Data excerpt:
++++++++

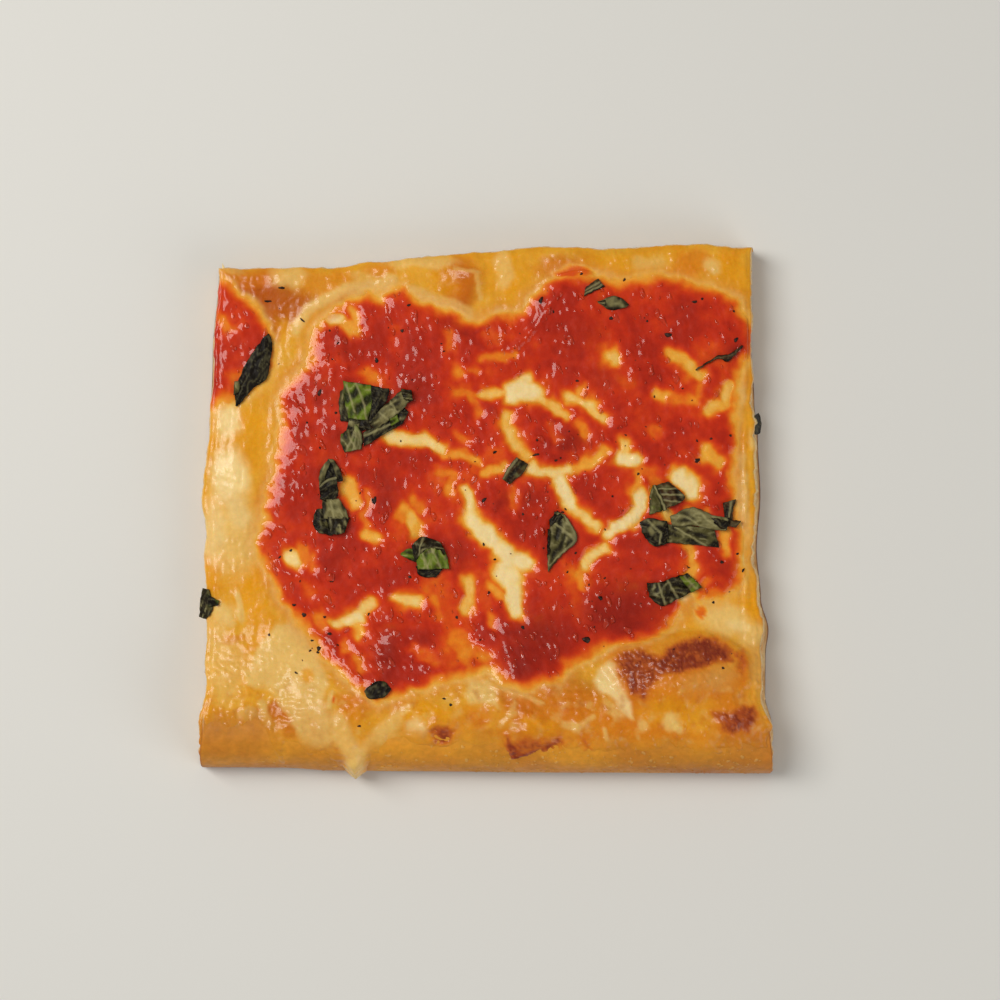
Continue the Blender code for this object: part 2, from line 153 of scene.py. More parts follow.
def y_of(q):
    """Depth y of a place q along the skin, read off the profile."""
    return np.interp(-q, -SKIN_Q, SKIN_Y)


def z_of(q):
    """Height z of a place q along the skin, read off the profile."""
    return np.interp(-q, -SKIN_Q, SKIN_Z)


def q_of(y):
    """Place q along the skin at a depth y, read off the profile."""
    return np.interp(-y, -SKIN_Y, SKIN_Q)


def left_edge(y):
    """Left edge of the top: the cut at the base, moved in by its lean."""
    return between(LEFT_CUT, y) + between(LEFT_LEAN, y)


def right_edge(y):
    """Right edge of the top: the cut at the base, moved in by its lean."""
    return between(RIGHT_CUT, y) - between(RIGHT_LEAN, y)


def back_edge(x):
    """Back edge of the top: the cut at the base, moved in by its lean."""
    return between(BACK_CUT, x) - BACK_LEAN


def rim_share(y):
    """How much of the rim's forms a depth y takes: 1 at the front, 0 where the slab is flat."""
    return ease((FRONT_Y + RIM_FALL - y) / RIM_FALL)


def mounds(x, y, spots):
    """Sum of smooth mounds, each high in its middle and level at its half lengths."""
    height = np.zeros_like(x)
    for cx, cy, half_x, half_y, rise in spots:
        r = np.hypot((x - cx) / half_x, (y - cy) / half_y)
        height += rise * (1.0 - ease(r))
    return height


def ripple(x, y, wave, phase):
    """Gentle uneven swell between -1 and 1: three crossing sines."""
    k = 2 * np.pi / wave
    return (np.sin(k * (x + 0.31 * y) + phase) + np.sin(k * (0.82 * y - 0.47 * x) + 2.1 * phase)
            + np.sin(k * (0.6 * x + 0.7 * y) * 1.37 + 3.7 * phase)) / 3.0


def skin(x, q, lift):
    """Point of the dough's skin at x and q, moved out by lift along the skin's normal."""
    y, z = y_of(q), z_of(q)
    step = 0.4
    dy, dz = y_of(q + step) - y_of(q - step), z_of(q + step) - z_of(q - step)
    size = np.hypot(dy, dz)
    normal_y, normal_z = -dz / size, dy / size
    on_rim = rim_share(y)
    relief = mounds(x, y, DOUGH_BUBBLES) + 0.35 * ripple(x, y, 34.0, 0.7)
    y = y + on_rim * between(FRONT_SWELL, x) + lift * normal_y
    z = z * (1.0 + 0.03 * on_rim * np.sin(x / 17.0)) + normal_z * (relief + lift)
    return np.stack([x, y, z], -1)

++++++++

Goal of the exercise: Restate, word for word and with nothing added, the lines from the first line of the listing through the one where "return between(LEFT_CUT, y)" stands.

The solution:
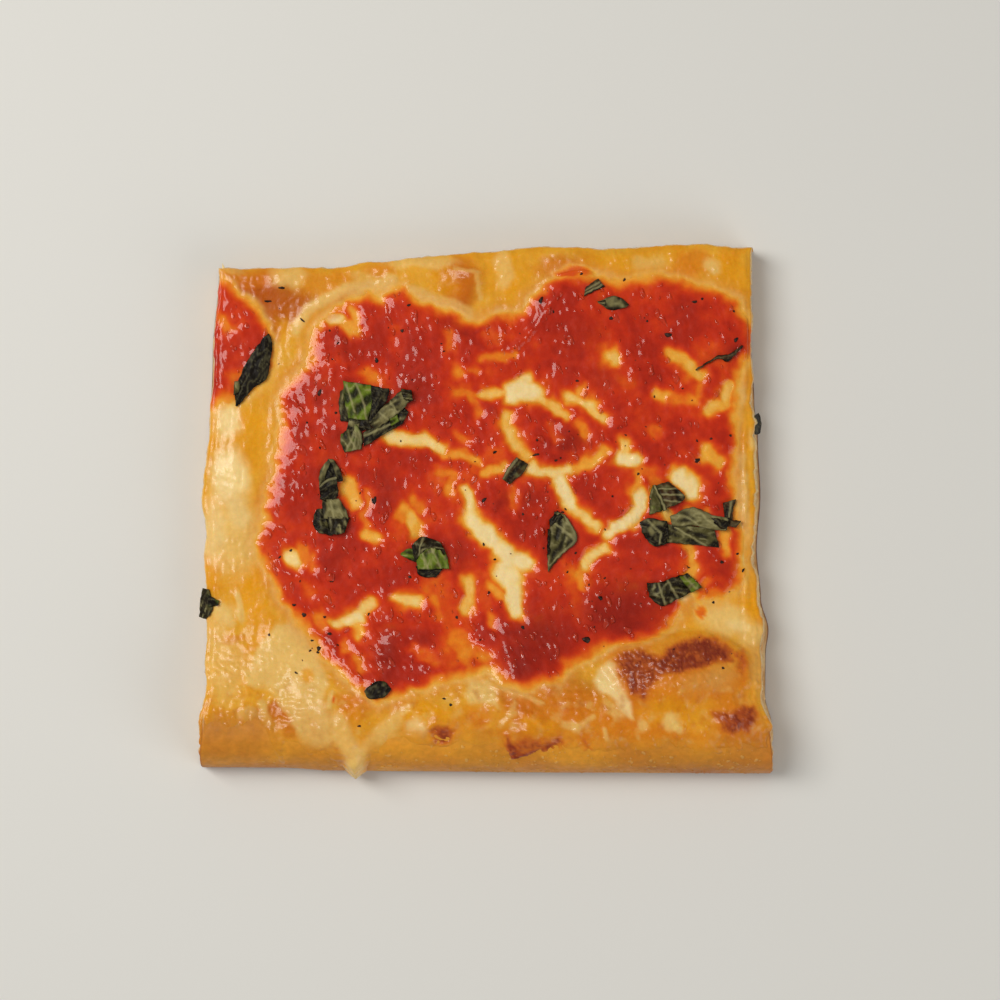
Continue the Blender code for this object: part 2, from line 153 of scene.py. More parts follow.
def y_of(q):
    """Depth y of a place q along the skin, read off the profile."""
    return np.interp(-q, -SKIN_Q, SKIN_Y)


def z_of(q):
    """Height z of a place q along the skin, read off the profile."""
    return np.interp(-q, -SKIN_Q, SKIN_Z)


def q_of(y):
    """Place q along the skin at a depth y, read off the profile."""
    return np.interp(-y, -SKIN_Y, SKIN_Q)


def left_edge(y):
    """Left edge of the top: the cut at the base, moved in by its lean."""
    return between(LEFT_CUT, y) + between(LEFT_LEAN, y)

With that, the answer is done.